King Henri IV had Place Royale built here in 1605-1612. 140×140 meters in size, it was the first planned square in Paris. It later came to be known as Place des Vosges.
This gateway leads from rue Rivoli into Place des Vosges.
Place des Vosges was the prototype of residential squares that would be built in European cities. All the buildings were constructed to the same design.
Vaulted arcades on square pillars make a covered passage around the perimeter of the square.
Cardinal Richelieu lived at No 21 from 1615 to 1627.
The Marais is now home to many of Paris' art galleries. Several are along these vaulted passages, along with cafés.
Victor Hugo lived at No 6 from 1832 to 1848, in what was then the Hôtel de Rohan. His home is now a museum.
Place des Vosges was originally called the Pavilion of the King and of the Queen, although no French royal figure has ever lived in the square. Anne of Austria did live here briefly.
This square was just the start for Henri IV. Over the next five years he oversaw an ambitious building scheme for the city, building extensions to the Louvre Palace, the Pont Neuf across the Seine, and the Hôpital Saint-Louis.

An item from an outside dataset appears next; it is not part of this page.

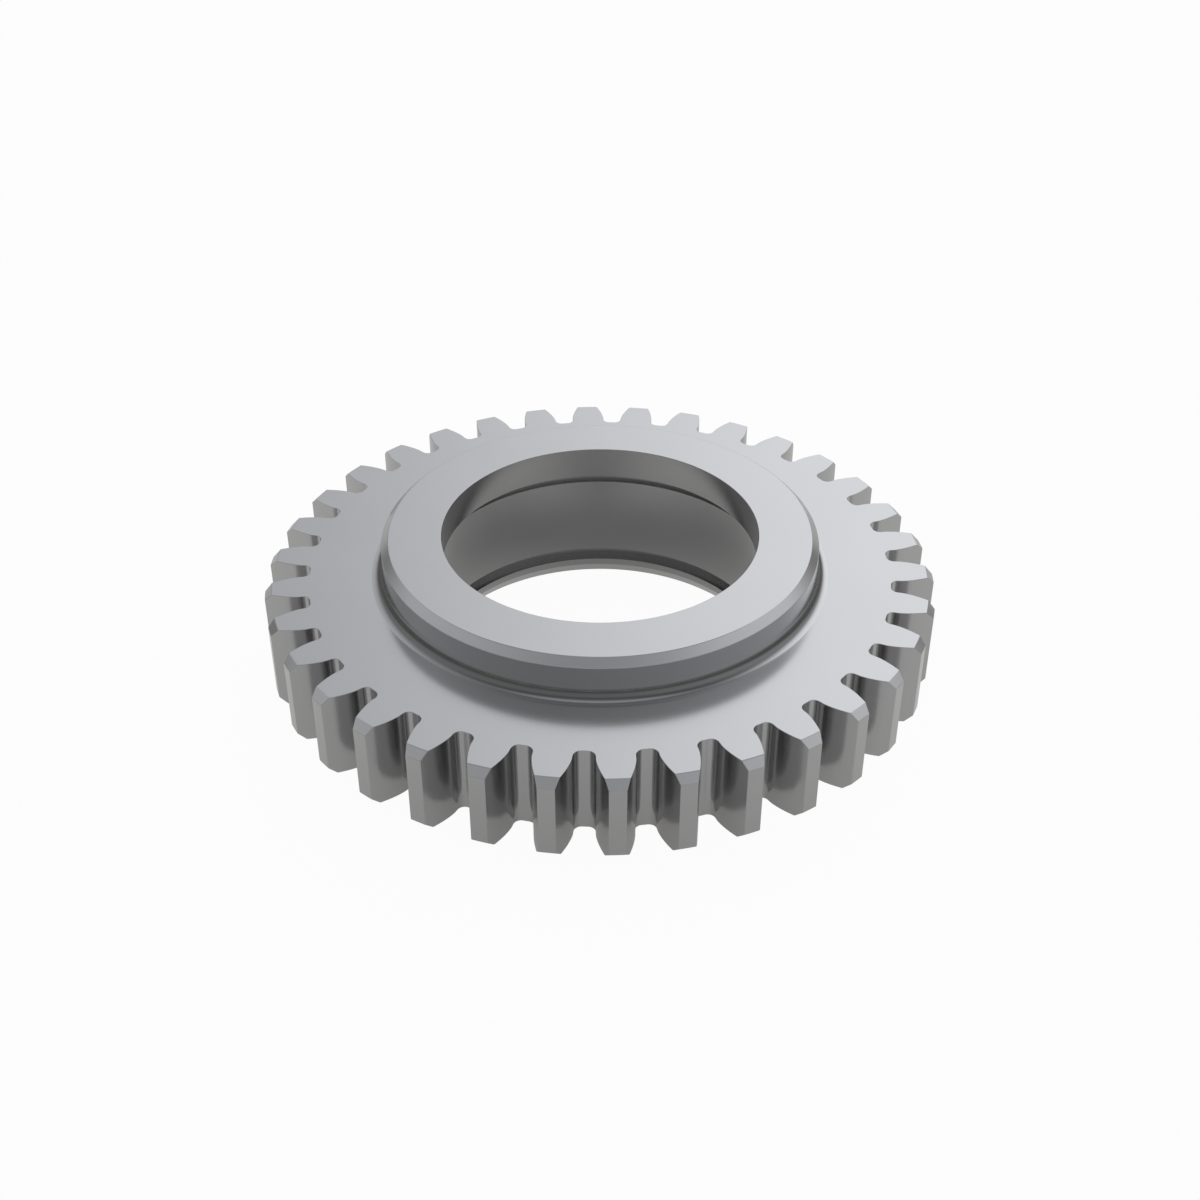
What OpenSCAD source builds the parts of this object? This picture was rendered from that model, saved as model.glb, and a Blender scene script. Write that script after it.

Today the square is planted with linden trees set in grass and gravel.
Some nobility stayed here until the Revolution. The square was renamed Place des Vosges in 1799, to honor the département of the Vosges which had become the first to pay taxes supporting the Revolutionary army.
Many pedestrians stroll through the Marais on pleasant Saturdays and Sundays.
Marais Shops
Maison Godard specializes in foie gras.
French produce shops are beautiful.
Marais Cafés
Le Pick-Clops gets busy at the end of the afternoon.
Seats are available during slower times. This is a Belgian Morte Subite.
Les Étages is a popular café. Informal, with a trendy crowd.
Sit near the doorway and you can watch the world walk past.